The upside is that this “rising tide lifts all boats” in that the common good is advanced by our self-interest. Products are produced and improved; living conditions are raised; material happiness is advanced.

The downside is that we measure ourselves by how others measure us. And this is a never-ending quest for success that can never be fully achieved. There is always more to do. There are always more people to impress. Just because we succeeded yesterday doesn’t mean we’ll succeed today.

The loneliness and anxiety epidemics of our time are unsurprising and inevitable consequences of such drivenness.

When “moral outrage” is “proof of love”

Here we find yet another reason the Christian worldview is so important to human flourishing.

Scripture invites us to love ourselves because we are loved by our Father. Not because we merit such grace, but because “God is love” (1 John 4:8). There is nothing we can do to cause the Lord of the universe to love us any more or less than he already does.
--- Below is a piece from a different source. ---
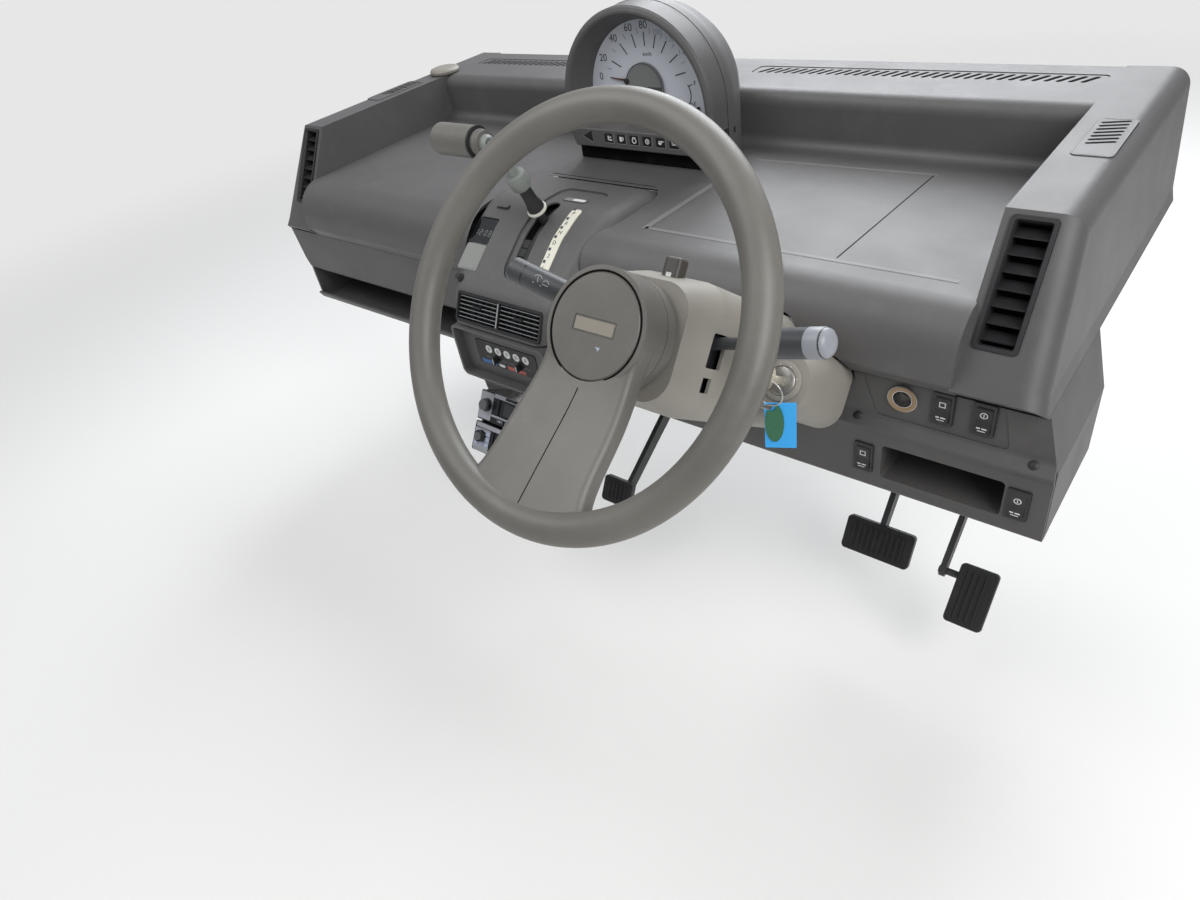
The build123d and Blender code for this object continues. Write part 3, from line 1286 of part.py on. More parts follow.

Paradoxically, the grace offered by Jesus incentivizes us to serve the common good even more effectively than the “invisible hand” of capitalism. We are free to love others whether they love us or not, knowing that we are already loved unconditionally by our Father. We can serve whether they serve us or not, remembering the grace and mercy that has transformed us and paying it forward whenever and however we can.

The ”invisible hand” of materialistic success only works when what we do achieves demonstrable popularity that reinforces particular behaviors. But people often need what they don’t want. They need to be warned against self-destructive but popular actions such as pornography and adultery. They need to be encouraged toward the repentance that leads to transformation in Christ.

Biblical scholar DA Carson observed:

Moral indignation, even moral outrage, may on occasion be proof of love—love for the victim, love for the Church of God, love for the truth, love for God and his glory. Not to be outraged may in such cases be evidence, not of gentleness and love, but of a failure of love.

The free market will not reward such “tough love” on our part, but it is nonetheless vital to personal and communal flourishing.

“You can never love without giving”

I have no idea who will be the next James Bond, but I hope he will not embrace my counselor friend’s maxim. I likewise hope MrBeast decides soon to break the chains of self-destructive free market success.

I have no ability to influence either of these, but I can choose how I will see myself. When I am tempted to seek to impress you with what I am writing, I can remember Jesus’ love for me on the cross and shift from impressing you to loving and serving you. I can do the same with the people and circumstances I encounter today.

Imagine a society in which people served others, not to be loved but because they already are. Imagine the consequences for crime, morality, and mental health. This is the world Jesus came to foster. It is the culture his grace produces.

Amy Carmichael observed,

“You can always give without loving, but you can never love without giving.”

When we give because we love, we love each other as Jesus loves us (John 13:34). With this promise: “By this all people will know that you are my disciples, if you have love one for another” (v. 35).

Who will know you are Jesus’ disciple today?